Com a ajuda de slides, o médico-chefe inicia uma sessão chamada “teoria dos parênteses”. O nome é uma metáfora para explicar que apenas a população doente dentro dos parênteses teria acesso ao hospital. Nos dias seguintes, os parênteses apertar-se-iam como uma pinça. Um lado do parêntesis seria movido pelas autoridades políticas, excluindo os idosos vulneráveis, e o outro pelo hospital, deixando de fora os doentes jovens com menos risco.
“Isso é drástico. Isto é horrível. Quem me dera que não tivéssemos tido de viver este período”, reforça o instrutor.

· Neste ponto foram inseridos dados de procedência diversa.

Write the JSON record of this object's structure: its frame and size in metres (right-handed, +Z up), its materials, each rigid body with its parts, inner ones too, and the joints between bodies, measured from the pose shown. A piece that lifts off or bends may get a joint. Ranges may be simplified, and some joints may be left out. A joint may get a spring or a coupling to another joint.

O chefe da equipa dá informações contraditórias sobre quem impõe a triagem dos idosos nos hospitais de Madrid. Refere-se a ordens do ministério e da Comunidade de Madrid.
A situação de uma triagem de doentes foi denunciada pelos jornais espanhóis, expondo na altura os protocolos de triagem distribuídos pelo governo regional de Madrid e que visavam pessoas dependentes, pessoas com deficiência e pessoas com mais de 80 anos de idade.
O instrutor revela também que, na mesma manhã, tinha sido aprovada uma autorização para a aplicação da lei para retirar doentes ainda doentes e que estavam relutantes em ir para casa. Aconselha os seus colegas a não hesitarem em tomar essa decisão difícil. “Se não o fizeres, haverá alguém, um funcionário que dirá ‘não cumpre os critérios de admissão’ e trará a polícia e tirá-lo-á do hospital mesmo que não queiras”, diz ele à sua equipa.
Insiste em que devem receber ordens dos decisores políticos por muito que discordem e que os novos critérios representam um desafio ético sem precedentes para as suas carreiras.
Hospital garante que nunca recusou idosos
O porta-voz do hospital disse que o hospital nunca recusou pacientes por causa da sua velhice. “A ninguém foi negado tratamento se era a coisa certa a fazer”, sublinhou ao jornal espanhol.
Os familiares de idosos que estavam em lares do município contam ao jornal uma versão diferente, argumentando que os pais morreram por falta de cuidados hospitalares.
O pai de Julia Miron morreu no dia 5 de abril de covid-19, após dias em estado grave na residência do grupo Vitalia em Parla. “Durante todo o tempo em que esteve doente, em nenhum momento a direção do centro ou o Departamento de Saúde de Madrid levou o meu pai ao hospital, onde poderia ter havido uma hipótese de salvar uma pessoa, mesmo que tivesse 87 anos de idade”, disse Mirón.
Mais de 400 filhos e netos aderiram aos processos contra a Comunidade de Madrid e várias residências por terem negado ajuda. Cerca de 6.000 pessoas morreram em casas de Madrid devido à covid-19.